Stored rows ▸
(begin)

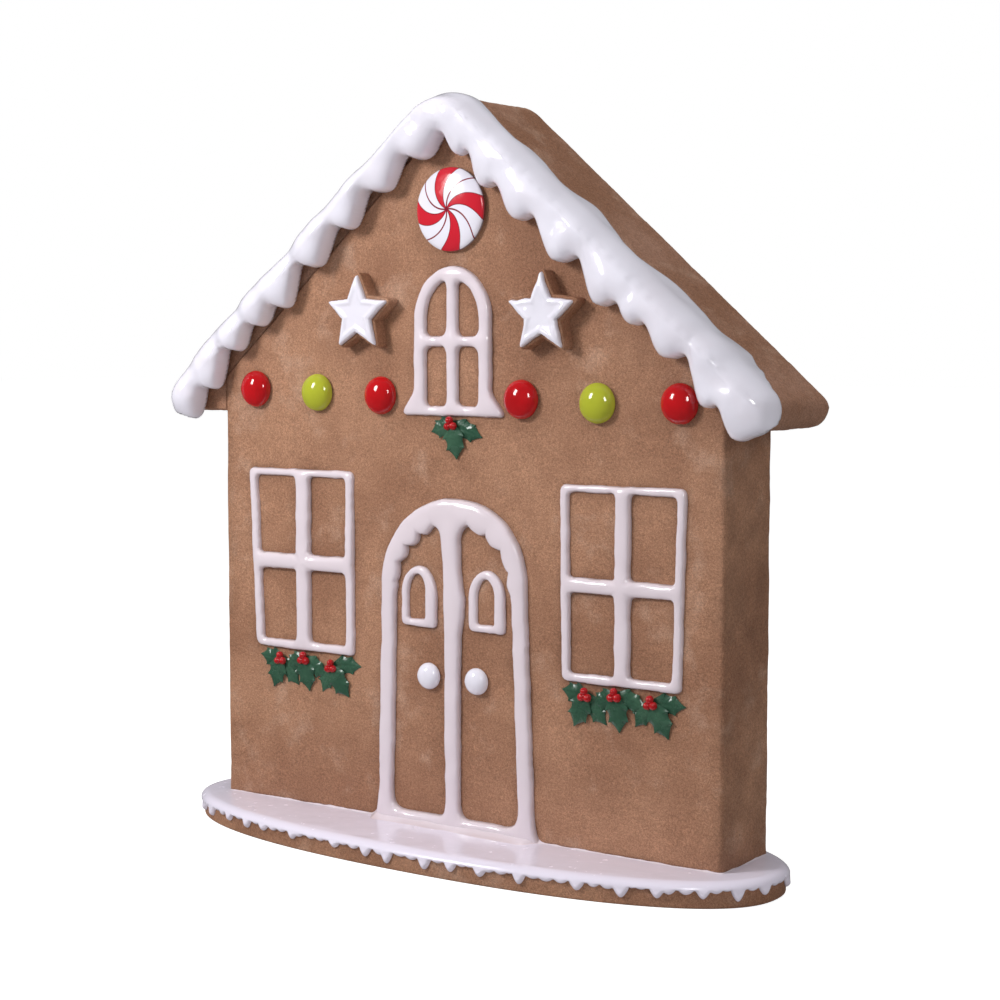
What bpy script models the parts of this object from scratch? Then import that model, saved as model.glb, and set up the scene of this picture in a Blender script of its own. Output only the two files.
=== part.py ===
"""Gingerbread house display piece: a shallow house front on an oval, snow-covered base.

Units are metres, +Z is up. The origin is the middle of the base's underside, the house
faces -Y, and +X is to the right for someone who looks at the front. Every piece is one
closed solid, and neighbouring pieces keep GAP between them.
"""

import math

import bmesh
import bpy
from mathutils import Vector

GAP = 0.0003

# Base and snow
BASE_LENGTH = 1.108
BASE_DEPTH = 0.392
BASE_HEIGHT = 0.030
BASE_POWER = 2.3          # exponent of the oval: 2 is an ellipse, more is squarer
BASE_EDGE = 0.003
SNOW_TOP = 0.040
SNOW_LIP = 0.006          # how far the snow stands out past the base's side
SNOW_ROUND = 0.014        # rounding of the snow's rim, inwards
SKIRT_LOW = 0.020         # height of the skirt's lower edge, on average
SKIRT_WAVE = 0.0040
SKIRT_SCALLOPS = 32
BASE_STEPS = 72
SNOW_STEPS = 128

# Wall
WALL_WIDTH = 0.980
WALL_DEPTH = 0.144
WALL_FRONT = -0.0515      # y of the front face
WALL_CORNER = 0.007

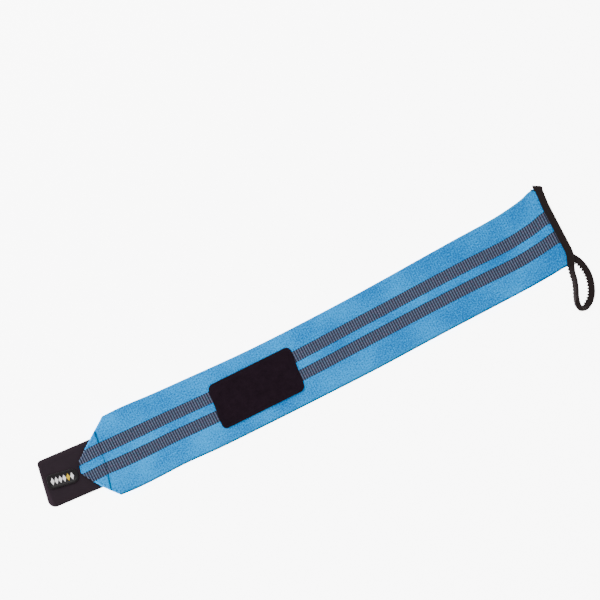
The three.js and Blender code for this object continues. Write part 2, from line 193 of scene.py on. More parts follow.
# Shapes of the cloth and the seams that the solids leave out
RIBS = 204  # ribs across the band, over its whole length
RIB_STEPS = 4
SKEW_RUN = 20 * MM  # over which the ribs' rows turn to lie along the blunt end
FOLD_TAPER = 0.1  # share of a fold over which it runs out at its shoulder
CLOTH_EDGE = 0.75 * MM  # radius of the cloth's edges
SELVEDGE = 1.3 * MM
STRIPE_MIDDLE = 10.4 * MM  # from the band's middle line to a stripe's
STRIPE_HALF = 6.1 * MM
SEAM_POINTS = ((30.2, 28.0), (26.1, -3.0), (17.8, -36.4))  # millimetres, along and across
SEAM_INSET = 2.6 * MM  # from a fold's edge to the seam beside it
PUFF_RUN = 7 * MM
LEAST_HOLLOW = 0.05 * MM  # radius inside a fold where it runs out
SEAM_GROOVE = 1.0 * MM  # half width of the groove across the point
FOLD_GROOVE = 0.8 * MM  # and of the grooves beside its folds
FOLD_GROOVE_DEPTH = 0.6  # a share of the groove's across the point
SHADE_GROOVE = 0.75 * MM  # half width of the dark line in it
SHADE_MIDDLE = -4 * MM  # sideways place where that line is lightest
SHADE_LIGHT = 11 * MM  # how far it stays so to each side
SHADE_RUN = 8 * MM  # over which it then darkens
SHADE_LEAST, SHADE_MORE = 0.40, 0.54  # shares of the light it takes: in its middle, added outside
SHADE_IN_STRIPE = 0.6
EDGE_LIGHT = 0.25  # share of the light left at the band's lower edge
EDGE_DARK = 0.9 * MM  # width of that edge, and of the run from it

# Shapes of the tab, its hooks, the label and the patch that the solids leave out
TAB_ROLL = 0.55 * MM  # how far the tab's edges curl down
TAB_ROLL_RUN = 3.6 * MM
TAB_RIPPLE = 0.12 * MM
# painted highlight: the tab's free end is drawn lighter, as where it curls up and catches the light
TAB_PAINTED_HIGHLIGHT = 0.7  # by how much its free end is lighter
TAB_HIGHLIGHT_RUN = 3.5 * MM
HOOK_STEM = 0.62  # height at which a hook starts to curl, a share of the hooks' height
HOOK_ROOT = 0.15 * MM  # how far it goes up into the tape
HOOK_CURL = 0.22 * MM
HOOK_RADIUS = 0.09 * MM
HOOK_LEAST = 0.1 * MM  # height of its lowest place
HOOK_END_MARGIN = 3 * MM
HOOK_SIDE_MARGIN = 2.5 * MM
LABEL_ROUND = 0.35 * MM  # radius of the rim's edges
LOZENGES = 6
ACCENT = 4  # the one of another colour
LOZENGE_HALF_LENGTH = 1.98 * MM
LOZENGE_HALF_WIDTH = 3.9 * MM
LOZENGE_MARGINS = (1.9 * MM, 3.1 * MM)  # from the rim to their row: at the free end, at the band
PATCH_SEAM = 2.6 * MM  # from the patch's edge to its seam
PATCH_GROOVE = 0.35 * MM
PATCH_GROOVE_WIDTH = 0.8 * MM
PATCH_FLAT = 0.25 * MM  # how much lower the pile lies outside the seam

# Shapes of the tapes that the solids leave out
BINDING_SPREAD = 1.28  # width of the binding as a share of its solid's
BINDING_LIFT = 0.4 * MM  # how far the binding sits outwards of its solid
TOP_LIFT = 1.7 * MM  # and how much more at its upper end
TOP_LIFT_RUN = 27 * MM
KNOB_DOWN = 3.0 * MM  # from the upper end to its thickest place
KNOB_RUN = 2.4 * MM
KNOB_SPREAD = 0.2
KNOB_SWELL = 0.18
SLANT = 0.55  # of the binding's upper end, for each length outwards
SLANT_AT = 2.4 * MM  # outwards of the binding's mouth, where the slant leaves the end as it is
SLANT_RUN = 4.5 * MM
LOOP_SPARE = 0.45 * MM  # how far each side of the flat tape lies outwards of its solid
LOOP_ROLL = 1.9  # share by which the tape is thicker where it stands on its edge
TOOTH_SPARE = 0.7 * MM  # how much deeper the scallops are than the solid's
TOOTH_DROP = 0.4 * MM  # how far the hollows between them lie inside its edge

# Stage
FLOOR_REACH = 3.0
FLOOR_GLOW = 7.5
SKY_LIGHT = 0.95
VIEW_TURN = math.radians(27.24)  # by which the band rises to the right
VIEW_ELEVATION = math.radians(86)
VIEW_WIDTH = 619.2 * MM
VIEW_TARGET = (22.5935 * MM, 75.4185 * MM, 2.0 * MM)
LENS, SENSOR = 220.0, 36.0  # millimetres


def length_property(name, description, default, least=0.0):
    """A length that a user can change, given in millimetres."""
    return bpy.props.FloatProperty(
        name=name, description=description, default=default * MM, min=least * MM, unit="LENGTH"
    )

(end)

Your objective ▸ The required output is the exact run of lines from the beginning of the listing above to the line that contains "GAP = 0.0003", inclusive of both.

Solution ▸
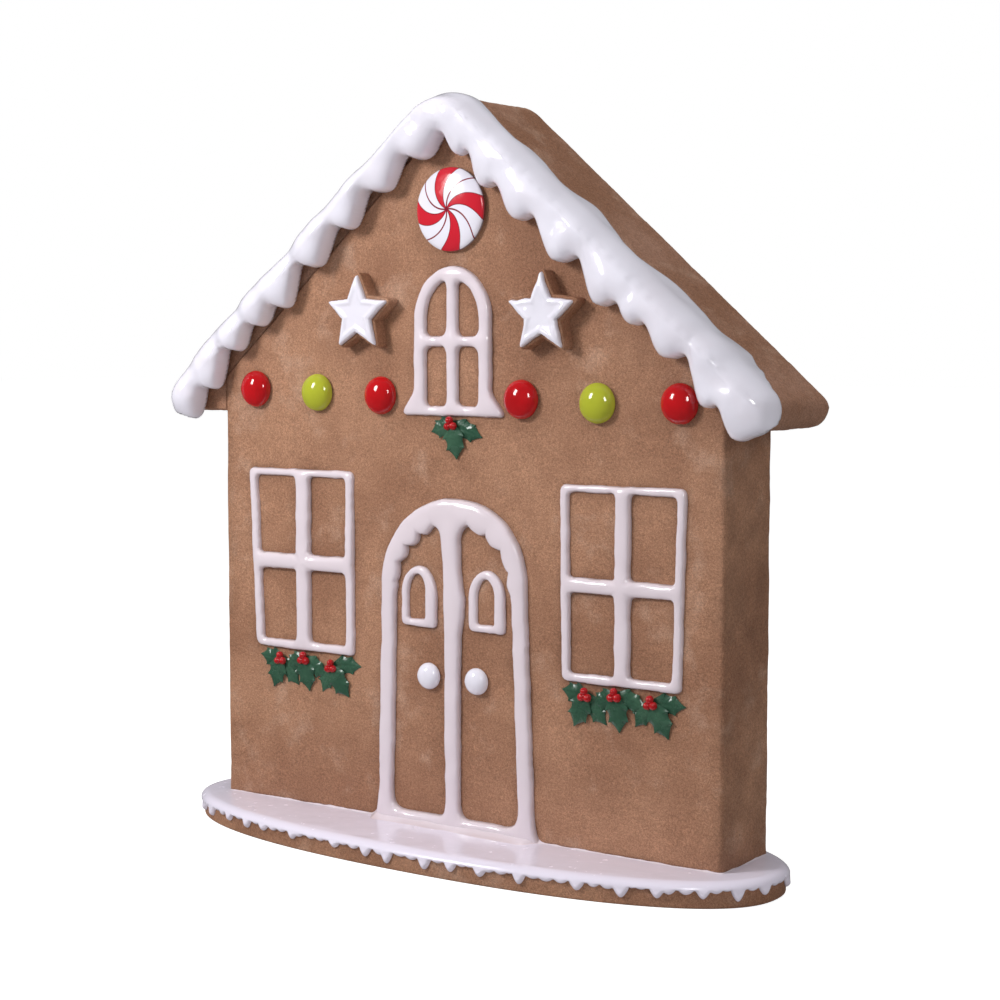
What bpy script models the parts of this object from scratch? Then import that model, saved as model.glb, and set up the scene of this picture in a Blender script of its own. Output only the two files.
=== part.py ===
"""Gingerbread house display piece: a shallow house front on an oval, snow-covered base.

Units are metres, +Z is up. The origin is the middle of the base's underside, the house
faces -Y, and +X is to the right for someone who looks at the front. Every piece is one
closed solid, and neighbouring pieces keep GAP between them.
"""

import math

import bmesh
import bpy
from mathutils import Vector

GAP = 0.0003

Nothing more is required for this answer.